En mars 1847, il a le déclic quand un collègue meurt d’une septicémie contractée lors d’une autopsie: les cadavres recèlent selon ses termes des « particules » invisibles mais potentiellement létales.
Or « à l’époque, les étudiants en médecine passaient directement d’une autopsie à un accouchement sans se désinfecter les mains », rappelle M. Küenburg pour l’AFP.
Le simple savon ne suffisant pas, Semmelweis impose un lavage des mains de cinq minutes avec « ce qui existait de plus fort: le chlorure de chaux, une solution au demeurant très abrasive pour la peau ».
Les résultats sont immédiats: le taux de mortalité tombe à 1,3%, devenant même nul certains jours.
– Caractère emporté –
C’est là que les ennuis de Semmelweis commencent. S’il recueille le soutien de certains confrères, le jeune médecin hongrois est vivement combattu par plusieurs pontes. En 1849, son contrat n’est pas renouvelé.

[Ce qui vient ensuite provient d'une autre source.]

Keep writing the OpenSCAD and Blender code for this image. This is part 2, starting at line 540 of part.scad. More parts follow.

« Les médecins se sont sentis agressés car il a établi que c’étaient précisément eux qui transmettaient les germes », souligne M. Küenburg, selon qui Semmelweis serait aujourd’hui « Prix Nobel ».

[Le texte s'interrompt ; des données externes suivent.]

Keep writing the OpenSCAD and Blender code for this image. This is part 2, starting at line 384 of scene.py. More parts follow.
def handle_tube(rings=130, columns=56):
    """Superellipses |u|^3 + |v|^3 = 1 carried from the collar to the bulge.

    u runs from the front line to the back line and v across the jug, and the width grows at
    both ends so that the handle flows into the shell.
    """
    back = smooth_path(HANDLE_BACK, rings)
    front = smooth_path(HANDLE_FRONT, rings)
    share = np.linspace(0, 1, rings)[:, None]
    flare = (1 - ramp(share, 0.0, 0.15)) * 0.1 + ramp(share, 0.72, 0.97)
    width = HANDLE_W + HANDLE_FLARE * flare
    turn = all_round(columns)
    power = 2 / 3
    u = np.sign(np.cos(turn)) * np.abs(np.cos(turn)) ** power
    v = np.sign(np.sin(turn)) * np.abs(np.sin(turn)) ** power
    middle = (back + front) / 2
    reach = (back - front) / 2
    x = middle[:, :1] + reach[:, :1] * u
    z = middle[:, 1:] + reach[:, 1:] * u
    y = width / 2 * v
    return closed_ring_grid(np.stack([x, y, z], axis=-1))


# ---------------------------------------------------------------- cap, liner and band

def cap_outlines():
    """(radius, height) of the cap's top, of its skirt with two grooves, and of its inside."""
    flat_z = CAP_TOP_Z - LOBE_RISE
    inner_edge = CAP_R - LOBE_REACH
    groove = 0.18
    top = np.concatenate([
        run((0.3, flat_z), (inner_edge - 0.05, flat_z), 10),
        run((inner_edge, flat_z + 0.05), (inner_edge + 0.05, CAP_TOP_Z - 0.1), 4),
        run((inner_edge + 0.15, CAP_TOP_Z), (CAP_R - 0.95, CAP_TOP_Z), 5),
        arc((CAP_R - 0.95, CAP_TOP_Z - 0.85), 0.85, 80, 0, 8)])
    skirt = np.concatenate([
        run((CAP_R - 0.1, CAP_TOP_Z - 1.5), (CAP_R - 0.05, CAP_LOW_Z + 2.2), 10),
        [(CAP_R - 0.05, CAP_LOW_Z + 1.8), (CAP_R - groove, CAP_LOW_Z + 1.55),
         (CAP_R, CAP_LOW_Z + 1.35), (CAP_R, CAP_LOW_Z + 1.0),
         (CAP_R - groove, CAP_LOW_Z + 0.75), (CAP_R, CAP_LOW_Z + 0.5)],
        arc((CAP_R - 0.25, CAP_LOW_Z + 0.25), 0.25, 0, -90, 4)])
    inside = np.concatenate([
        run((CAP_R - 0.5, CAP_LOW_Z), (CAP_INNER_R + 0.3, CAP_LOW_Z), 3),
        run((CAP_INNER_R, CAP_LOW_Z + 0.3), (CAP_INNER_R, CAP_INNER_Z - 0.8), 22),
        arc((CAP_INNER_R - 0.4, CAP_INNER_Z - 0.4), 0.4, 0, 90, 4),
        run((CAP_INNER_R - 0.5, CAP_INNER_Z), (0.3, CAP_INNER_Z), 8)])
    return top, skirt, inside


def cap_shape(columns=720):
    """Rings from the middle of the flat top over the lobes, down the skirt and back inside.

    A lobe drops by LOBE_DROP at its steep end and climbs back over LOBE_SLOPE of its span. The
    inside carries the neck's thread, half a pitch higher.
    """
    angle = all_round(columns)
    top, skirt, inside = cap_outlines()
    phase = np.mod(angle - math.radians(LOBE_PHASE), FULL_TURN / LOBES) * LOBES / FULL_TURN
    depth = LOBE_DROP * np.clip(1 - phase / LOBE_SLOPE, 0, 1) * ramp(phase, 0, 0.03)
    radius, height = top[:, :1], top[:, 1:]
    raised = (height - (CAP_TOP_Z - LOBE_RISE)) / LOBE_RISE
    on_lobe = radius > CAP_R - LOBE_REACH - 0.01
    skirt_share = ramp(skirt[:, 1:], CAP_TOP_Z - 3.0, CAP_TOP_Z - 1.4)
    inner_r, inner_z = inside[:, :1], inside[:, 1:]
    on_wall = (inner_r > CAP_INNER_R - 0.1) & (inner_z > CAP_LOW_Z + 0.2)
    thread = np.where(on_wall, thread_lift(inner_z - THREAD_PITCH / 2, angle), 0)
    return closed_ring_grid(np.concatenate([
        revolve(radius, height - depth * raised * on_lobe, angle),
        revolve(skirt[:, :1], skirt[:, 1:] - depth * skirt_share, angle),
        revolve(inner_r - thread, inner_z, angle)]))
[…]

Mais un quart de siècle avant Pasteur et la découverte des microbes, le praticien ne peut pas démontrer formellement l’existence de ses « particules ». Pire, « plus il apporte d’éléments de preuve, plus la résistance grandit ».

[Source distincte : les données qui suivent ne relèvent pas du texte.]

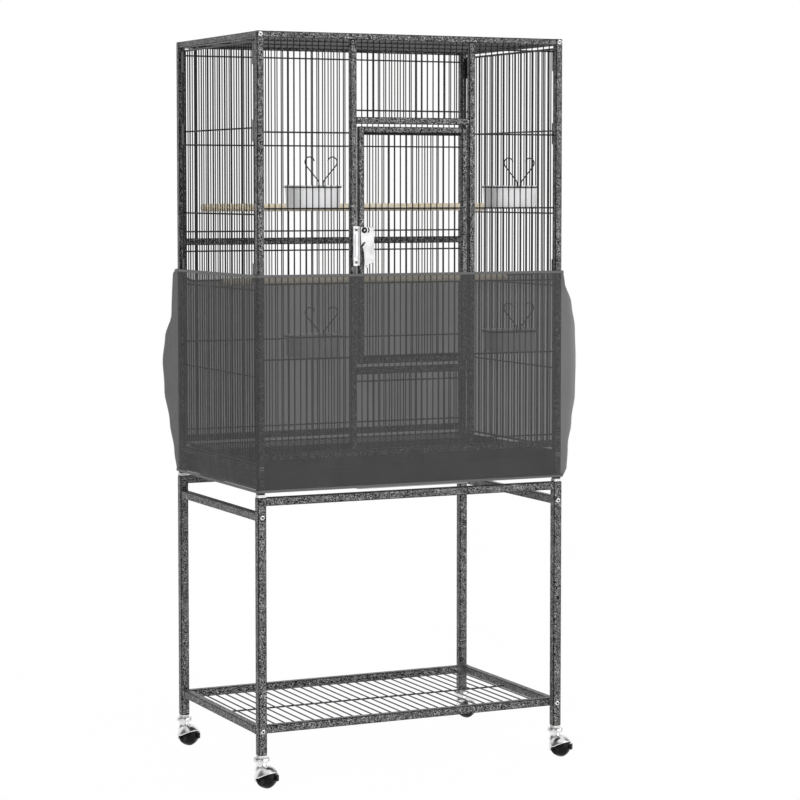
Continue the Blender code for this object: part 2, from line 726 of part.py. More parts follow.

Et le caractère emporté du médecin, qui n’hésite pas à qualifier ses confrères d' »assassins », n’arrange pas les choses. Son « grand défaut » est « d’être brutal en tout, et surtout pour lui-même », reconnaît l’écrivain français Louis-Ferdinand Céline, qui consacre une thèse de médecine enthousiaste à ce « génie » en 1924.
Incompris, Semmelweis développe des troubles mentaux et est finalement interné à Vienne où il meurt dans des circonstances obscures en 1865, à 47 ans. Il ne sera réhabilité qu’à la fin du 19e siècle, après que Pasteur, Koch ou encore Yersin eurent validé son intuition. Il fait figure aujourd’hui de père de l’asepsie et de l’épidémiologie hospitalière moderne.
– 100 morts par jour dans l’UE –
Mais si la désinfection des mains à hôpital relève du bon sens, elle n’est toujours pas systématisée, déplore le Pr Didier Pittet, directeur de programme à l’Organisation mondiale de la santé (OMS).
« Elle n’est pratiquée que dans 50% des cas en moyenne, alors qu’elle pourrait éviter de 50 à 70% des infections en milieu hospitalier », confie-t-il à l’AFP.
Les infections nosocomiales affectent quelque 3,2 millions de patients chaque année au sein de l’Union européenne, faisant plus de 100 morts par jour. Dans le monde, elles causent de « 5 à 8 millions de décès » par an, rappelle le praticien.
Alors, pourquoi les enseignements de Semmelweis ne sont-ils pas davantage appliqués ? « La désinfection des mains avec une solution alcoolique est un acte simple et bon marché, avec un impact immédiat sur les taux d’infections », y compris pour des gènes multirésistants, relève Didier Pittet.
Mais « c’est un acte qui n’est pas suffisamment pris au sérieux, notamment par les médecins eux-mêmes, pour qui c’est moins prestigieux que de rechercher le gène d’une maladie rare », estime-t-il.
Lancée par l’OMS en partenariat avec 19.000 hôpitaux dans le monde, la campagne de sensibilisation « Clean Care is Safer Care » porte cependant ses fruits.
La désinfection des mains est désormais pratiquée à près de 85% dans des pays comme l’Australie et dans certains établissements asiatiques, à l’instar des Hôpitaux universitaires de Genève, où Didier Pittet a instauré un programme pilote dès les années 1990.
« Dans le monde, il y a vingt ans, la désinfection des mains n’était pratiquée qu’à 20%. Aujourd’hui, le sujet est en train de devenir l’un des plus sexy de la littérature médicale », assure le professeur. « C’est un peu la revanche de Semmelweis ».